Molemela told the commission that “lots of things” around transformation had become “paper tigers: “Verbally, we are told [by the legal profession] this is going to happen [to hasten transformation] to address historically skewed briefing patterns” but there was little follow up on these assurances, she complained.

When Molemela complained about the state giving most of its work to pale males, Justice Minister Michael Masutha responded that eighty percent of government’s work actually went to black and female attorneys — a startling disclosure that overturned common perception.

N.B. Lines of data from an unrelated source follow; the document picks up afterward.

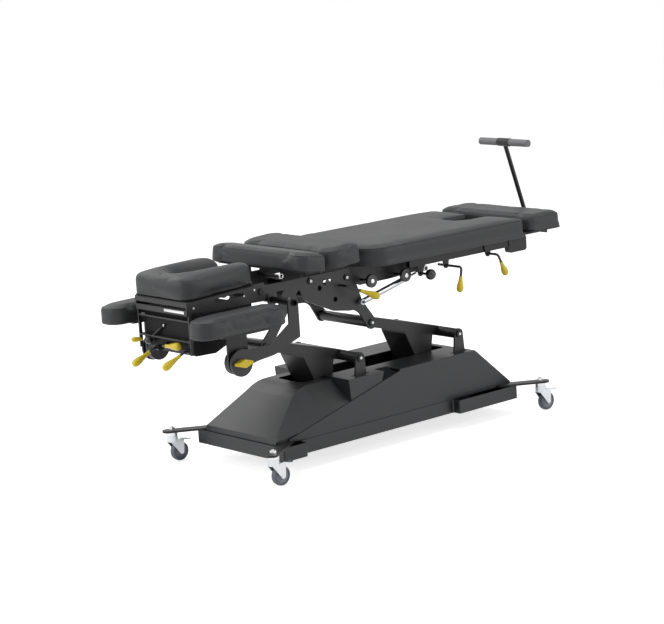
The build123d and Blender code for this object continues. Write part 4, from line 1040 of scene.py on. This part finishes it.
@dataclass
class WingKnob:
    """Yellow wing of an armrest knob.

    Args:
        hand: Near or far.
        side: Side of the table, -1 or 1.
        reach: Half the length of the wing.
        thick: Thickness at its middle, before it flares.
        depth: Depth of the wing along the knob's axis.
        stand_off: How far it stands out of the CAD knob.
        flare: Growth of the thickness at the middle.
        taper: Loss of thickness and depth at the tips.
        cuts: Cuts of the cube that the wing is shaped from.
    """

    hand: str
    side: int
    reach: float = 38 * MM
    thick: float = 15 * MM
    depth: float = 27 * MM
    stand_off: float = 1 * MM
    flare: float = 1.5
    taper: float = 0.25
    cuts: int = 3

    def build(self) -> None:
        """Shape the two wings in one piece."""
        node = f"armrest_knob_{self.hand}"
        low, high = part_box(node)
        centre = (low + high) / 2
        outer = low.y if self.side < 0 else high.y
        work = bmesh.new()
        bmesh.ops.create_cube(work, size=1.0)
        bmesh.ops.subdivide_edges(work, edges=work.edges[:], cuts=self.cuts, use_grid_fill=True)
        for vert in work.verts:
            span = abs(vert.co.x) * 2
            vert.co.z *= 1.0 + self.flare * (1 - span) ** 2 - self.taper * span
            vert.co.y *= 1.0 - self.taper * span
        middle = outer - self.side * (self.depth / 2 - self.stand_off)
        place = Matrix.Translation((centre.x, middle, centre.z))
        scale = Matrix.Diagonal((2 * self.reach, self.depth, self.thick, 1.0))
        bmesh.ops.transform(work, matrix=place @ scale, verts=work.verts)
        wing = new_piece(f"{node}_wing", work, YELLOW)
        fine = wing.modifiers.new("fine", "SUBSURF")
        fine.levels = 2
        fine.render_levels = 2
        fix(wing, f"knob_{self.hand}")


@dataclass
class Table:
    """The whole table, dressed part by part."""

    cushions: list[Cushion] = field(default_factory=lambda: [
        Cushion("face_cushion", "head_section", seam_drop=0.0, cap=0.012, lean=2.4, soften=12, bowl=0.016),
        Cushion("bolster_cushion", "upper_frame", lean=-7.4),
        Cushion("thoracic_cushion", "thoracic", lean=3.5),
        Cushion("leg_cushion", "leg_section", voxel=0.0075),
        Cushion("foot_cushion", "foot_section"),
        Cushion("armrest_pad_near", "armrest_near", cap=0.012),
        Cushion("armrest_pad_far", "armrest_far", cap=0.012),
    ])

    def paint(self) -> None:
        """Give every CAD node the finish of its slot."""
        for part in frame["record"]["subparts"]:
            finish = NODE_FINISHES.get(part["node"], SLOT_FINISHES[part["material_slot"]])
            mesh = frame["nodes"][part["node"]].data
            mesh.materials.clear()
            mesh.materials.append(finish.material())

    def build(self) -> None:
        """Dress the whole table."""
        self.paint()
        for cushion in self.cushions:
            cushion.build()
        HeadSection().build()
        UpperFrame().build()
        LegSection().build()
        BaseUnit().build()
        WingKnob("near", -1).build()
        WingKnob("far", 1).build()


def main() -> None:
    """Build the studio and the table."""
    logging.basicConfig(level=logging.INFO)
    Studio().build()
    Table().build()


if __name__ == "__main__":
    main()
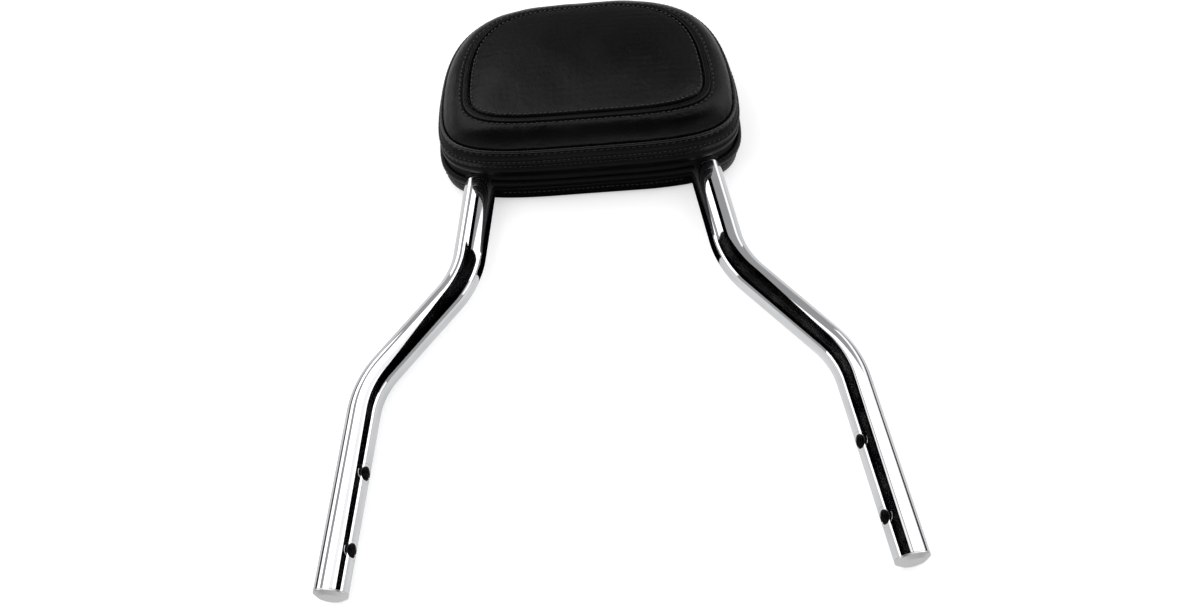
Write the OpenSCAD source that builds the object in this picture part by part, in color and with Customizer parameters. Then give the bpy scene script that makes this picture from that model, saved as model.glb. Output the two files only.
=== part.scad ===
// Motorcycle backrest: a bent chrome tube with an upholstered pad on its hoop.
// It lies face up, as on a bench: the legs point along -Y and the pad is at +Y.

/* [Bar] */
// Outer diameter of the bar tube
tube_d = 22.2; // [19:0.1:26]
// Wall thickness of the bar tube
tube_wall = 2.2; // [1.6:0.1:3]
// Distance between the leg axes at their lower ends
leg_spread = 352; // [330:1:380]
// Length of each lower leg, from its end to its upper bend
leg_len = 138; // [130:1:170]
// Angle by which each leg opens outward
leg_splay = 8.7; // [4:0.1:12]
// Sideways run of the slanted stretch between the two bends
slant_x = 66; // [55:1:75]
// Lengthwise run of the slanted stretch between the two bends
slant_y = 74; // [68:1:95]
// Height by which the hoop lies above the legs
hoop_rise = 5; // [3:0.5:9]
// Length of the straight hoop sides, up to the crossbar
hoop_len = 176; // [165:1:182]
// Bend radius of the leg bends, on the tube axis
bend_r = 60; // [50:1:66]
// Bend radius of the two hoop corners, on the tube axis
hoop_r = 42; // [34:1:48]
// Distance from a corner bend down to the butt joint between leg and hoop
joint_gap = 10; // [4:1:24]

/* [Leg ends and threaded bushings] */
// Thickness of the cap head on each leg end
cap_t = 3.4; // [2:0.1:5]
// Length of the plug that the cap pushes into the tube
plug_len = 12; // [8:0.5:16]
// Width of the bevel round the cap head
cap_bevel = 2.4; // [1:0.1:4]
// Distance from the leg end to the lower threaded bushing
bushing_end = 26.6; // [24:0.1:40]
// Distance between the two threaded bushings of a leg
bushing_pitch = 50.8; // [40:0.1:60]
// Outer diameter of a threaded bushing
bushing_d = 13; // [12:0.1:14]
// Depth of a threaded bushing, measured from the tube's surface
bushing_depth = 14; // [12.5:0.5:17]
// Bore of a threaded bushing, at the thread's crests
thread_bore = 8; // [6:0.1:9]
// Countersink of a threaded bushing, across its mouth
mouth_d = 10; // [9.2:0.1:11.5]
// Angle by which the bushings turn from the inner side toward the face
bushing_turn = 24.5; // [0:0.5:40]

/* [Pad] */
// Width of the pad at its widest
pad_w = 210; // [196:1:240]
// Height of the pad, from its lower to its upper edge
pad_h = 134; // [124:1:150]
// Distance from the lower edge of the pad to its widest line
pad_low = 50; // [44:1:60]
// Distance from the axis of the crossbar to the upper edge of the pad
pad_over = 27.6; // [26:0.1:36]
// Thickness of the leather
leather_t = 1.8; // [1.2:0.1:2.6]
// Thickness of the leather sleeve where the bar enters the pad
sleeve_t = 1.6; // [1:0.1:2.4]
// Height of leather left between a sleeve and the rim of the rear cover
rear_lip = 1.6; // [1:0.1:5]
// Height of the boxing band between the rear cover and the face
band_h = 21; // [17:0.5:28]
// Height of the sloping shell round the face
shell_h = 13.5; // [11:0.5:20]
// Width of the sloping shell round the face
shell_w = 15; // [11:0.5:18]
// Width of the flat strip between the shell and the face panel
strip_w = 4.5; // [3:0.5:7]
// Height of the crown of the face panel above the flat strip
crown = 7; // [4:0.5:12]
// Diameter of the piping
piping_d = 3.6; // [2.8:0.1:4.6]

/* [Pad fixing] */
// Thickness of the steel mounting plate
plate_t = 3; // [2:0.5:4]
// Reach of the mounting plate beyond the tube axis, at each side
plate_lap = 4; // [3:0.5:7]
// Height of the mounting plate
plate_h = 56; // [44:1:64]
// Distance from the lower edge of the pad to the mounting plate
plate_gap = 28; // [20:1:34]
// Thickness of the backing board
board_t = 6; // [5:0.5:8]
// Sideways distance between the pad screws
screw_x = 84; // [60:1:90]
// Lengthwise distance between the pad screws
screw_y = 34; // [26:1:40]
// Diameter of the pad screws
screw_d = 6; // [5:0.5:6.5]

/* [Hidden] */

$fn = 64;
chrome = [0.82, 0.83, 0.85];
leather = [0.07, 0.07, 0.075];
steel = [0.55, 0.55, 0.57];
tube_r = tube_d / 2;
seat = 0.3;         // clearance between a soft piece and its neighbour
fit = 0.1;          // clearance of a plug or a bushing in its hole, on the radius
touch = 0.02;       // clearance between flat faces that rest on each other
over = 2;           // how far a cutting body runs past what it cuts
run_in = 1;         // how far a straight tube runs into a bend
bend_extra = 0.2;   // extra diameter of a bend, where the tube has swelled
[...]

Masutha then followed up with a question — self-deprecatingly picking on his partial-sightedness — which may have assisted him in his job, but did little to shed light on the candidate’s suitability for the SCA: “Why does the action not match the talk… I have heard some ministers say ‘No. No. No. I want a white lawyer [to be briefed]’. Do you know why this is or are you as blind as I am?

Molemela said she did not know why government ministers acted in this way.

She also expressed disquiet over the manner in which some senior judges at the SCA had treated her during her acting stints — causing Mogoeng to raise concerns that if they treated their colleagues in this manner, how would they treat litigants and lawyers?